**Supplied data:**

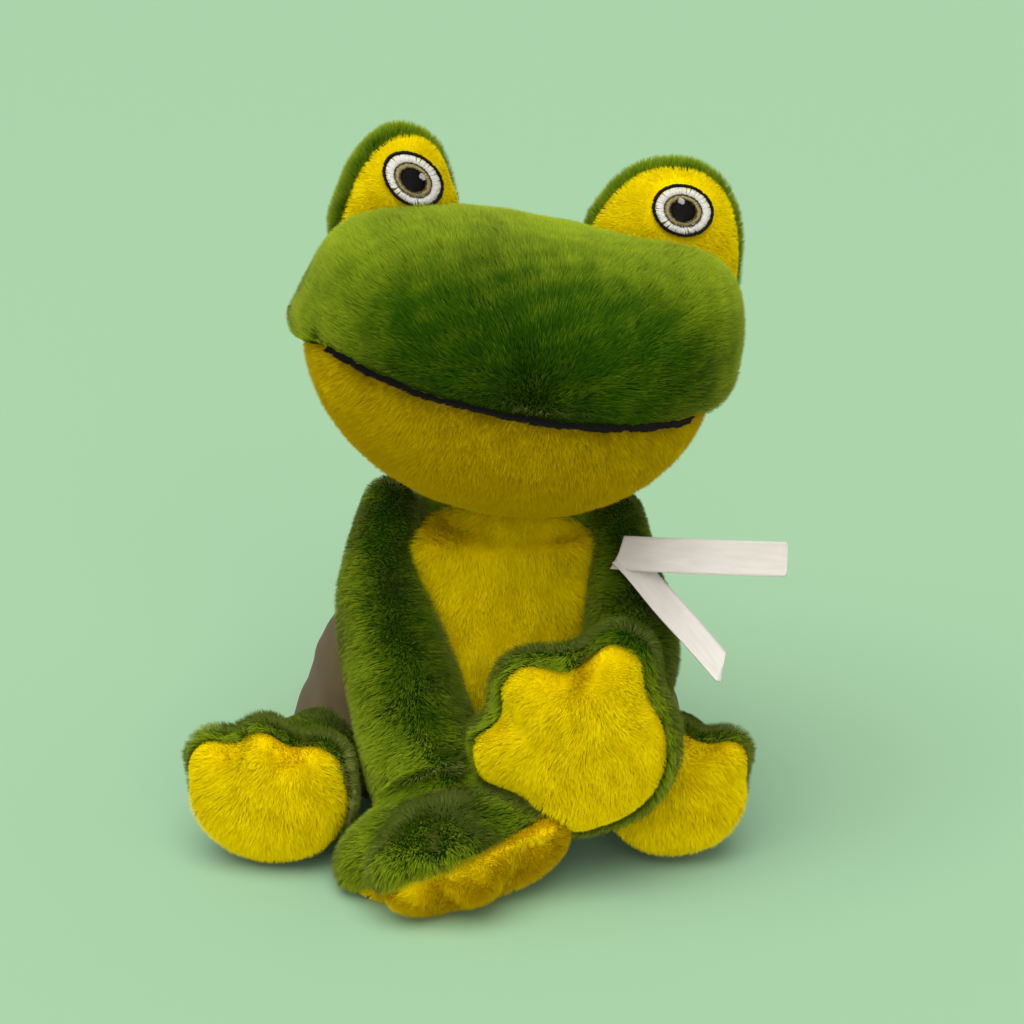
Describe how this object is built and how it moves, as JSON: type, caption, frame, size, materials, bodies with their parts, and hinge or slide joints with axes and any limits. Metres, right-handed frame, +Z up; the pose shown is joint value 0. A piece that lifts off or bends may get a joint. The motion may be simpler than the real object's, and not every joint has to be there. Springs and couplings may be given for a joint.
{
  "type": "sitting plush frog toy",
  "caption": "Sitting stuffed frog with a wide head, raised eye lobes, embroidered eyes and mouth, floppy arms and feet, and a folded blank label.",
  "frame": {"origin": "on the flat of the seat, straight under the neck", "axes": "+Z up; the frog looks along -Y; +X is the side of its left arm"},
  "size_m": [0.2076, 0.1958, 0.2481],
  "materials": {
    "green_pile": "short combed pile, dark roots and lighter tips",
    "yellow_pile": "short soft pile",
    "taupe_cloth": "smooth knitted cloth with fine wrinkles",
    "fibre": "loose polyester fibre",
    "pellet_cloth": "plain bag cloth",
    "closing_thread": "twisted thread",
    "black_thread": "satin stitch",
    "white_thread": "satin stitch",
    "gold_thread": "satin stitch",
    "label_ribbon": "woven satin ribbon, blank"
  },
  "bodies": {
    "torso": {"torso_back": "green_pile", "belly_panel": "yellow_pile", "rump_panel": "taupe_cloth", "torso_filling": "fibre", "pellet_bag": "pellet_cloth"},
    "neck": {"neck_thread": "closing_thread"},
    "head": {"head_crown": "green_pile", "head_jaw": "yellow_pile", "head_filling": "fibre", "mouth_stitching": "black_thread", "right_eye_lobe_back": "green_pile", "right_eye_lobe_front": "yellow_pile", "right_eye_lobe_filling": "fibre", "right_eye_outline": "black_thread", "right_eye_white": "white_thread", "right_eye_iris": "gold_thread", "right_eye_pupil": "black_thread", "right_eye_glint": "white_thread", "left_eye_lobe_back": "green_pile", "left_eye_lobe_front": "yellow_pile", "left_eye_lobe_filling": "fibre", "left_eye_outline": "black_thread", "left_eye_white": "white_thread", "left_eye_iris": "gold_thread", "left_eye_pupil": "black_thread", "left_eye_glint": "white_thread"},
    "right_arm": {"right_arm_sleeve": "green_pile", "right_arm_palm": "yellow_pile", "right_arm_filling": "fibre"},
    "left_arm": {"left_arm_sleeve": "green_pile", "left_arm_palm": "yellow_pile", "left_arm_filling": "fibre"},
    "right_leg": {"right_leg_upper": "green_pile", "right_leg_sole": "yellow_pile", "right_leg_filling": "fibre"},
    "left_leg": {"left_leg_upper": "green_pile", "left_leg_sole": "yellow_pile", "left_leg_filling": "fibre"},
    "label": {"label_upper_leaf": "label_ribbon", "label_lower_leaf": "label_ribbon"}
  },
  "joints": [
    {"name": "neck_turn", "type": "hinge", "parent": "torso", "child": "neck", "pos_m": [0.001, 0.001, 0.108], "axis": [0, 0, 1], "range_deg": [-20, 20]},
    {"name": "neck_nod", "type": "hinge", "parent": "neck", "child": "head", "pos_m": [0.001, 0.001, 0.108], "axis": [-1, 0, 0], "range_deg": [-5, 8]},
    {"name": "right_shoulder", "type": "hinge", "parent": "torso", "child": "right_arm", "pos_m": [-0.043, -0.006, 0.107], "axis": [-0.8238, 0.2813, -0.4922], "range_deg": [0, 25]},
    {"name": "left_shoulder", "type": "hinge", "parent": "torso", "child": "left_arm", "pos_m": [0.038, -0.008, 0.101], "axis": [-0.8016, -0.1403, 0.5812], "range_deg": [0, 18]},
    {"name": "right_hip", "type": "hinge", "parent": "torso", "child": "right_leg", "pos_m": [-0.067, -0.027, 0.024], "axis": [0, 0, -1], "range_deg": [0, 25]},
    {"name": "left_hip", "type": "hinge", "parent": "torso", "child": "left_leg", "pos_m": [0.056, -0.03, 0.024], "axis": [0, 0, 1], "range_deg": [0, 25]},
    {"name": "label_fold", "type": "hinge", "parent": "left_arm", "child": "label", "pos_m": [0.037, -0.0362, 0.103], "axis": [0, 0, -1], "range_deg": [0, 17], "stiffness_Nm_per_rad": 0.002}
  ]
}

**Problem statement:**
Quote every line of the data, word for word.

**Reply:**
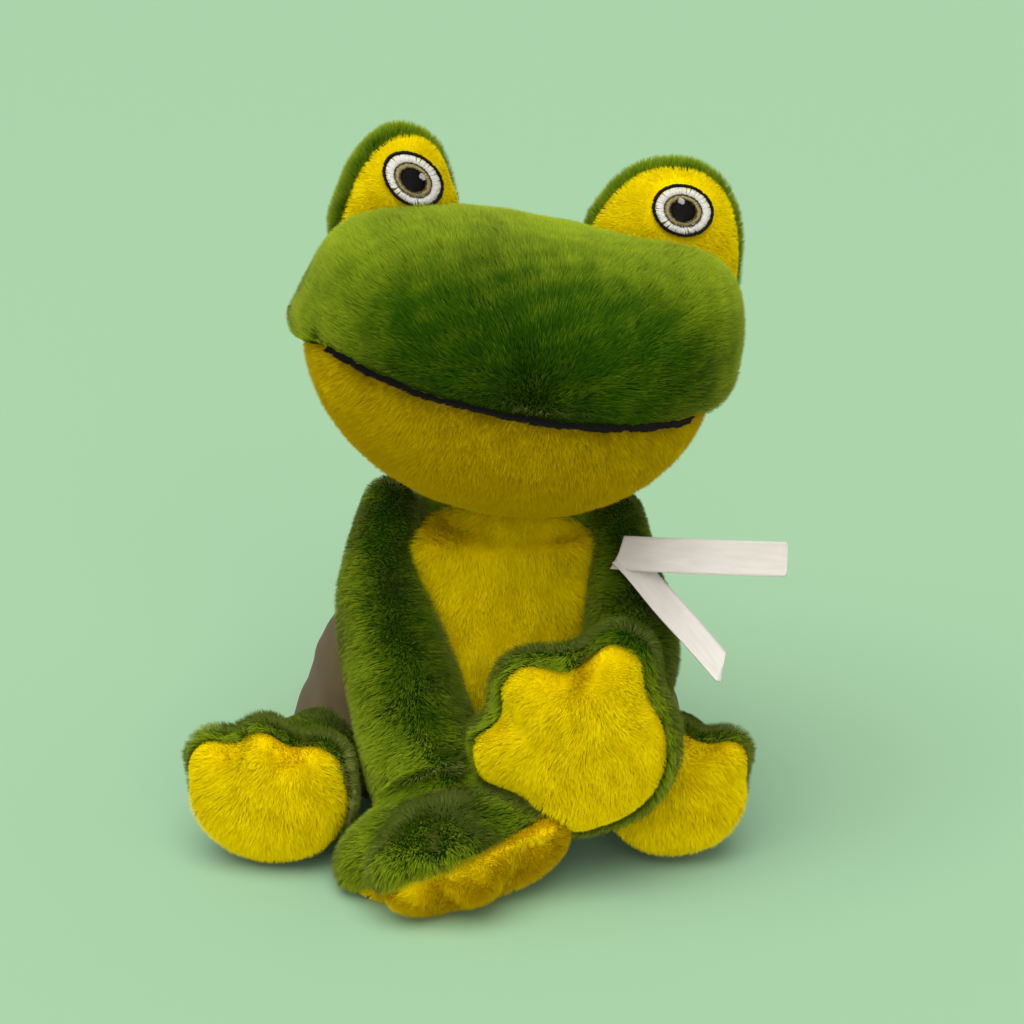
Describe how this object is built and how it moves, as JSON: type, caption, frame, size, materials, bodies with their parts, and hinge or slide joints with axes and any limits. Metres, right-handed frame, +Z up; the pose shown is joint value 0. A piece that lifts off or bends may get a joint. The motion may be simpler than the real object's, and not every joint has to be there. Springs and couplings may be given for a joint.
{
  "type": "sitting plush frog toy",
  "caption": "Sitting stuffed frog with a wide head, raised eye lobes, embroidered eyes and mouth, floppy arms and feet, and a folded blank label.",
  "frame": {"origin": "on the flat of the seat, straight under the neck", "axes": "+Z up; the frog looks along -Y; +X is the side of its left arm"},
  "size_m": [0.2076, 0.1958, 0.2481],
  "materials": {
    "green_pile": "short combed pile, dark roots and lighter tips",
    "yellow_pile": "short soft pile",
    "taupe_cloth": "smooth knitted cloth with fine wrinkles",
    "fibre": "loose polyester fibre",
    "pellet_cloth": "plain bag cloth",
    "closing_thread": "twisted thread",
    "black_thread": "satin stitch",
    "white_thread": "satin stitch",
    "gold_thread": "satin stitch",
    "label_ribbon": "woven satin ribbon, blank"
  },
  "bodies": {
    "torso": {"torso_back": "green_pile", "belly_panel": "yellow_pile", "rump_panel": "taupe_cloth", "torso_filling": "fibre", "pellet_bag": "pellet_cloth"},
    "neck": {"neck_thread": "closing_thread"},
    "head": {"head_crown": "green_pile", "head_jaw": "yellow_pile", "head_filling": "fibre", "mouth_stitching": "black_thread", "right_eye_lobe_back": "green_pile", "right_eye_lobe_front": "yellow_pile", "right_eye_lobe_filling": "fibre", "right_eye_outline": "black_thread", "right_eye_white": "white_thread", "right_eye_iris": "gold_thread", "right_eye_pupil": "black_thread", "right_eye_glint": "white_thread", "left_eye_lobe_back": "green_pile", "left_eye_lobe_front": "yellow_pile", "left_eye_lobe_filling": "fibre", "left_eye_outline": "black_thread", "left_eye_white": "white_thread", "left_eye_iris": "gold_thread", "left_eye_pupil": "black_thread", "left_eye_glint": "white_thread"},
    "right_arm": {"right_arm_sleeve": "green_pile", "right_arm_palm": "yellow_pile", "right_arm_filling": "fibre"},
    "left_arm": {"left_arm_sleeve": "green_pile", "left_arm_palm": "yellow_pile", "left_arm_filling": "fibre"},
    "right_leg": {"right_leg_upper": "green_pile", "right_leg_sole": "yellow_pile", "right_leg_filling": "fibre"},
    "left_leg": {"left_leg_upper": "green_pile", "left_leg_sole": "yellow_pile", "left_leg_filling": "fibre"},
    "label": {"label_upper_leaf": "label_ribbon", "label_lower_leaf": "label_ribbon"}
  },
  "joints": [
    {"name": "neck_turn", "type": "hinge", "parent": "torso", "child": "neck", "pos_m": [0.001, 0.001, 0.108], "axis": [0, 0, 1], "range_deg": [-20, 20]},
    {"name": "neck_nod", "type": "hinge", "parent": "neck", "child": "head", "pos_m": [0.001, 0.001, 0.108], "axis": [-1, 0, 0], "range_deg": [-5, 8]},
    {"name": "right_shoulder", "type": "hinge", "parent": "torso", "child": "right_arm", "pos_m": [-0.043, -0.006, 0.107], "axis": [-0.8238, 0.2813, -0.4922], "range_deg": [0, 25]},
    {"name": "left_shoulder", "type": "hinge", "parent": "torso", "child": "left_arm", "pos_m": [0.038, -0.008, 0.101], "axis": [-0.8016, -0.1403, 0.5812], "range_deg": [0, 18]},
    {"name": "right_hip", "type": "hinge", "parent": "torso", "child": "right_leg", "pos_m": [-0.067, -0.027, 0.024], "axis": [0, 0, -1], "range_deg": [0, 25]},
    {"name": "left_hip", "type": "hinge", "parent": "torso", "child": "left_leg", "pos_m": [0.056, -0.03, 0.024], "axis": [0, 0, 1], "range_deg": [0, 25]},
    {"name": "label_fold", "type": "hinge", "parent": "left_arm", "child": "label", "pos_m": [0.037, -0.0362, 0.103], "axis": [0, 0, -1], "range_deg": [0, 17], "stiffness_Nm_per_rad": 0.002}
  ]
}